# Debian package: dpkg with --instdir option



## nehajain (May 6, 2010)

In Linux ( RHEL 3) any Linux package(rpm) can be installed to user defined directory rather than the default location by using the following command.

%rpm –ivh –relocate old/default_dir=NEWDIR <packagename>

I found that in Debian this can done by using the –instdir option with dpkg utility. But whenever I tried to install any package on Debian using –instdir to my specified directory , package getting installed into the default path.

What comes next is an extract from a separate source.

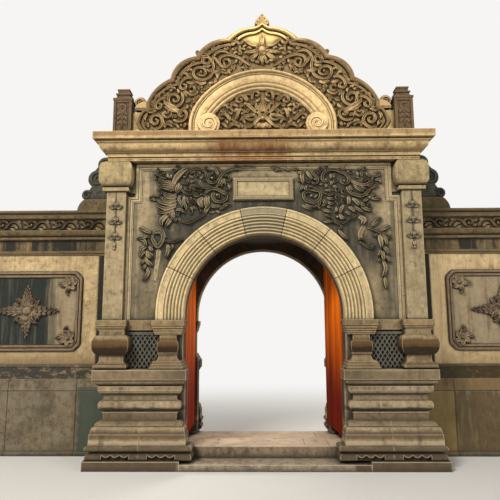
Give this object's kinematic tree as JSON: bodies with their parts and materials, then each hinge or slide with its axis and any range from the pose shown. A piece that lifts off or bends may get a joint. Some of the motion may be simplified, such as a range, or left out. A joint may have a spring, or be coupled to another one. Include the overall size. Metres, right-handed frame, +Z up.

Also it throws two different errors when I run the command in following 2 ways ::

Case 1 
# dpkg -i <pkgname.deb> --instdir=/home/test

Error: 
dpkg: error processing --instdir=/home/test (--install):
cannot access archive: No such file or directory

Case 2: 
# dpkg --instdir=/home/test –i <pkgname.deb>

Error: 
dpkg (subprocess): unable to execute new pre-installation script: No such file or directory
dpkg: error processing <pkgname.deb> (--install):
subprocess pre-installation script returned error exit status 2
dpkg (subprocess): unable to execute new post-removal script: No such file or directory
dpkg: error while cleaning up:
subprocess post-removal script returned error exit status 2
Errors were encountered while processing: <pkgname.deb>


Can anyone please let me know the exact procedure to install any package into different location on Debian.

Thanks in advance
NJ


----------